Since these leaders refuse to come to the table, Thailand had to settle for someone who was available – and that someone was Hassan, Thai and Malaysian officials said.

Tawil Pliensri, a former secretary-general of the NSC, doubted the government was dealing with the right person. As there were several groups and factions involved in the violence in the South, betting on one person was too risky, he said.

Indeed, Thai authorities have been dealing with several groups, and upgrading any specific group would not be the right way, he said. “I don’t think the pact [with BRN] will end all problems,” he said.

Betting on Hassan was a leap of faith, and it is hoped that Hassan can convince other separatist leaders to join the peace process, which Kuala Lumpur has been asked to facilitate.

“God willing, we’ll do our best to solve the problem. We will tell our people to work together,” Hassan said after a brief signing ceremony with NSC chief Paradorn.

Malaysian Prime Minister Najib Razak said the peace talks would take place in Kuala Lumpur in two weeks. He regarded the signing as “merely the starting point of a long process” because many issues have to be resolved, but added that it was a “solid demonstration of the common resolve to find and establish an enduring peace in southern Thailand”.

The peace pact was signed in Malaysia shortly before the arrival of Prime Minister Yingluck Shinawatra, who was making an official visit.

Yingluck said Thailand “wished to see a lasting solution in the southern border provinces”, where the nine-year revolt by a number of shadowy groups has claimed more than 5,500 lives.

“We need to move forward as soon as possible,” she told a news conference after a meeting with Najib in the Malaysian government headquarters of Putrajaya.

Thailand had taken up a similar approach from 2006 to last year under the so-called Geneva Process, under which a European NGO was to mediate talks between the NSC and one of the three factions of the Patani United Liberation Organisation (Pulo).

But Prime Minister Yingluck, who did not rule out the role of her elder brother Thaksin in taking part in peace talks, ditched the Geneva Process and gave the mandate to facilitate to Malaysia.

In a statement, Pulo yesterday expressed support for the Malaysia-brokered talks between Thailand and the BRN.

Within Pulo there are at least three known leaders – Samsudine Khan, Noor Abdulrahman and Kasturi Mahkota.

It was not clear if Hassan has any pending charges against him. His claim to fame is the fact that he was a personal assistant to the late Haji Amin Toemeena, the late brother of Den Toemeena, a former Pattani MP under the Wadah Faction, which is affiliated with the ruling Pheu Thai Party.
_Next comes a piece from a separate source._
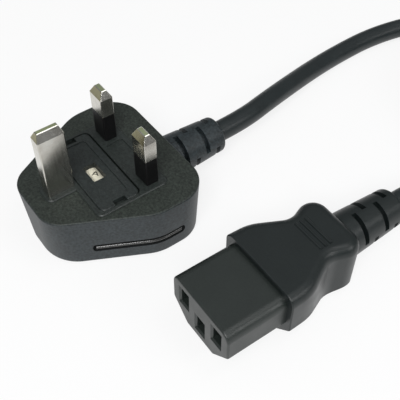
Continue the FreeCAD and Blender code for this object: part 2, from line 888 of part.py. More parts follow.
def cord_run(name, points):
    """One visible stretch of cord; prints its radii and checks its volume."""
    radii = bend_radii(points)
    solid, length = tube(points, cord_radius, radii)
    expected = math.pi * cord_radius ** 2 * length
    print(name, "length", round(length, 1), "radii", [round(r, 1) for r in radii])
    print(name, "volume over section times length", round(solid.Volume / expected, 5))
    return solid, length


def cord_coil():
    """Outer shape of the tied coil of spare cord, lying on the table."""
    half_width = cord_diameter * coil_columns / 2
    top = cord_diameter + coil_layer_rise * (coil_rows - 1)
    half_top = half_width - cord_radius * (coil_rows - 1)
    section = [
        (-half_width, 0.0),
        (half_width, 0.0),
        (half_width, coil_side_height),
        (half_top, top),
        (-half_top, top),
        (-half_width, coil_side_height),
    ]
    corners = [Vector(coil_middle_radius + r, 0, z) for r, z in section]
    wire = Part.makePolygon(corners + corners[:1])
    ring = Part.Face(wire).revolve(Vector(0, 0, 0), UP, 360)
    ring.translate(Vector(coil_x, coil_y, 0))
    return ring


def placed(shape):
    """Turns a connector piece to its heading and moves it to its place."""
    shape.rotate(Vector(0, 0, 0), UP, connector_heading)
    shape.translate(Vector(connector_x, connector_y, 0))
    return shape


def save(name, shape):
    solids = shape.Solids
    shape = solids[0] if len(solids) == 1 else Part.makeCompound(solids)
    shape.exportStep("parts/" + name + ".step")
    print(name, "solids", len(solids), "volume", round(shape.Volume, 2), "valid", shape.isValid())


def build():
    os.makedirs("parts", exist_ok=True)
    pins = {
        "earth_pin": earth_pin(),
        "live_pin": power_pin(1),
        "neutral_pin": tailed(power_pin(-1), -power_pin_x, 0.0, neutral_barrel_y),
    }
    sleeves = {"live_pin_sleeve": pin_sleeve(1), "neutral_pin_sleeve": pin_sleeve(-1)}
    clips = {"load_fuse_clip": load_clip(), "supply_fuse_clip": supply_clip()}
    metal = list(pins.values()) + list(clips.values())
    block = bridge_block()
    bridge = block.cut([fuse_pocket()] + metal + list(sleeves.values()))
    panel = rounded_plate(
        -panel_half_x, panel_half_x, panel_y_min, panel_y_max,
        pin_plane - panel_depth, pin_plane + overshoot, panel_corner_radius,
    )
    bridge = bridge.cut(panel)

    ceramic, wire, caps = fuse_parts()
    cores = plug_cores()
    plug_end = cord_end(sheath_end_y, relief_end_y, cord_exit_z)
    shell = plug_shell().fuse(
        strain_relief(cord_end_y, relief_length, cord_exit_z, slot_first_y)
    )
    barrels = [
        barrel_space(0.0, earth_barrel_y, barrel_z),
        barrel_space(-power_pin_x, neutral_barrel_y, barrel_z),
        barrel_space(-clip_x, supply_barrel_y, barrel_z),
    ]
    inner = [block, plug_end] + metal + barrels + list(cores.values())
    shell = shell.cut(inner + [groove_cutter()])

    save("plug_body", shell)
    save("pin_bridge", bridge)
    for name, shape in {**pins, **sleeves, **clips}.items():
        save(name, shape)
    save("fuse_carrier", fuse_carrier())
    save("fuse_tube", ceramic)
    save("fuse_wire", wire)
    save("supply_fuse_cap", caps[0])
    save("load_fuse_cap", caps[1])
    for name, shape in cores.items():
        save("plug_" + name + "_core", shape)
    save("plug_cord_end", plug_end)

    insert = connector_insert()
    contacts = [connector_contact(x, z) for x, z in socket_places()]
    names = ("neutral", "earth", "line")
    far_cores = connector_cores()
    far_end = cord_end(connector_sheath_end, connector_end_y, connector_axis_z)
    crimps = [
        barrel_space(x, contact_recess + contact_length, z) for x, z in socket_places()
    ]
    grip = connector_grip().cut([insert, far_end] + contacts + crimps + list(far_cores.values()))
    insert = insert.cut(contacts)
    save("connector_grip", placed(grip))
    save("connector_insert", placed(insert))
    for name, contact in zip(names, contacts):
        save("connector_" + name + "_contact", placed(contact))
    for name, shape in far_cores.items():
        save("connector_" + name + "_core", placed(shape))
    save("connector_cord_end", placed(far_end))

    starts = [
        (0.0, relief_end_y, cord_exit_z),
        (0.0, relief_end_y + cord_first_run, cord_exit_z),
    ]
    plug_run, plug_length = cord_run("plug_cord_run", starts + plug_cord_points)
    save("plug_cord_run", plug_run)
    starts = [
        tuple(placed(Part.Vertex(0, y, connector_axis_z)).Point)
        for y in (connector_end_y, connector_end_y + cord_first_run)
    ]
    far_run, far_length = cord_run("connector_cord_run", starts + connector_cord_points)
    save("connector_cord_run", far_run)
    save("cord_coil", cord_coil())
    print("visible cord", round(plug_length + far_length, 1))


build()
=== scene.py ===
import json
import math

import bmesh
import bpy
from mathutils import Matrix, Vector
from mathutils.geometry import convex_hull_2d


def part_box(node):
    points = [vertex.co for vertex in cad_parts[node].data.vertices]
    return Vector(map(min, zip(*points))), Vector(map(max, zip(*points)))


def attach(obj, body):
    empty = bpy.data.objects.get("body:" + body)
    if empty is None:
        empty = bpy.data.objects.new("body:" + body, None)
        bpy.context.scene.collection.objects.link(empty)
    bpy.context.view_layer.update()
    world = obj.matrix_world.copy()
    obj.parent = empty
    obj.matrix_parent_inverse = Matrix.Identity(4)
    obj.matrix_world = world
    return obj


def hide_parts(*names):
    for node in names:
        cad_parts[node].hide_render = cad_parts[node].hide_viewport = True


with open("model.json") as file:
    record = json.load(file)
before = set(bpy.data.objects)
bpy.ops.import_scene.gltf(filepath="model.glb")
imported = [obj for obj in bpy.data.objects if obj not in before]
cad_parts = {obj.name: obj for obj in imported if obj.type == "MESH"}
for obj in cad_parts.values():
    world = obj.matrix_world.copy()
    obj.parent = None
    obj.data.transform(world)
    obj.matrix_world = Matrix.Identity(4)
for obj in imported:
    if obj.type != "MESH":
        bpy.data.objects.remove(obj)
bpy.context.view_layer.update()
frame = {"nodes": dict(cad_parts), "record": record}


# Viewpoint: the lead lies on a table, seen from above the plug's cord end, to the
# right of the pins. The angle and lens are those that bring the three pins, whose
# sizes are standard, to where they stand in the picture.

view_azimuth = math.radians(53.82)
view_elevation = math.radians(48.94)
camera_place = Vector((0.13257, -0.07011, 0.16948))
sensor_width = 36.0
focal_length = 64.75


def placed(name, data):
    """Object of the given data, added to the scene."""
    thing = bpy.data.objects.new(name, data)
    bpy.context.collection.objects.link(thing)
    return thing


camera_data = bpy.data.cameras.new("view")
camera_data.sensor_width = sensor_width
camera_data.lens = focal_length
camera_data.clip_start = 0.01
camera_data.clip_end = 20.0
camera = placed("view", camera_data)
view_right = Vector((math.cos(view_azimuth), math.sin(view_azimuth), 0.0))
view_back = Vector((
    math.sin(view_azimuth) * math.cos(view_elevation),
    -math.cos(view_azimuth) * math.cos(view_elevation),
    math.sin(view_elevation),
))
view_up = view_back.cross(view_right)
turned = Matrix((view_right, view_up, view_back)).transposed().to_4x4()
camera.matrix_world = Matrix.Translation(camera_place) @ turned
bpy.context.scene.camera = camera


# Table and light: a white photographer's sweep in a dim room, so that what faces up
# reflects little and what stands upright reflects the white table. One large soft
# lamp hangs just above the viewer, and two behind the lead draw the arrises and edges.

table_side = 24.0
table_white = 0.90
shadow_share = 0.20
sweep_light = 1.0
room_light = 0.20
ceiling_light = 0.46
room_tint = (0.97, 0.985, 1.0)
sweep_top = 0.0
room_bottom = 0.06
ceiling_start = 0.58
ceiling_full = 0.76


def blank_material(name):
    """Material with an empty tree: returns it, its tree and its output."""
    material = bpy.data.materials.new(name)
    material.use_nodes = True
    tree = material.node_tree
    tree.nodes.clear()
    return material, tree, tree.nodes.new("ShaderNodeOutputMaterial")


def feed(tree, value, socket):
    """Links an output to a socket, or sets the socket to a plain value."""
    if isinstance(value, bpy.types.NodeSocket):
        tree.links.new(value, socket)
    else:
        socket.default_value = value


def ranged(tree, value, start, end, low, high):
    """Output that goes from low to high while the value goes from start to end."""
    node = tree.nodes.new("ShaderNodeMapRange")
    node.inputs["From Min"].default_value = start
    node.inputs["From Max"].default_value = end
    node.inputs["To Min"].default_value = low
    node.inputs["To Max"].default_value = high
    feed(tree, value, node.inputs["Value"])
    return node.outputs["Result"]


def combined(tree, operation, first, second):
    """Output of a sum, product or the like of two outputs or numbers."""
    node = tree.nodes.new("ShaderNodeMath")
    node.operation = operation
    feed(tree, first, node.inputs[0])
    feed(tree, second, node.inputs[1])
    return node.outputs[0]


half = table_side / 2
corners = [(-half, -half, 0), (half, -half, 0), (half, half, 0), (-half, half, 0)]
table_mesh = bpy.data.meshes.new("table")
table_mesh.from_pydata(corners, [], [(0, 1, 2, 3)])
table = placed("table", table_mesh)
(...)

Thai and Malaysian official sources said Bangkok really wanted Sapae-ing Basor, the former principle of Thamvithya Mulniti Islamic school in Yala, to come to the table with Paradorn.

Sapae-ing is the only exiled leader who is a household name in Thailand’s Malay-speaking South.

Thai police accuse him of being a major separatist leader of BRN, but sources in the movement see him as a spiritual leader of not just the militants on the ground but of all Muslims in Thailand’s three southernmost provinces.

In this respect, Sapae-ing could serve as the much-needed link between the insurgents, the exiled separatist leaders and the Malay Muslim residents of the deep South. But because he is a spiritual leader, Sapae-ing will not permit himself to be exploited for political gain. “Spiritual leaders don’t compromise,” said one of his closest associates.

Exiled separatist leaders said BRN is not the only group with militants on the ground. One leader said at least three of the 16 militants killed at the recent shoot-out in Bacho, Narathiwat, were affiliated with Pulo.

There is also the question of Malaysia’s role in this peace process. Hardliners in the Thai government and the Thai Army, as well as separatist leaders, said Malaysia is not an honest broker, but a stakeholder. The hardliners say they would rather deal directly with the separatist leaders, collectively or individually.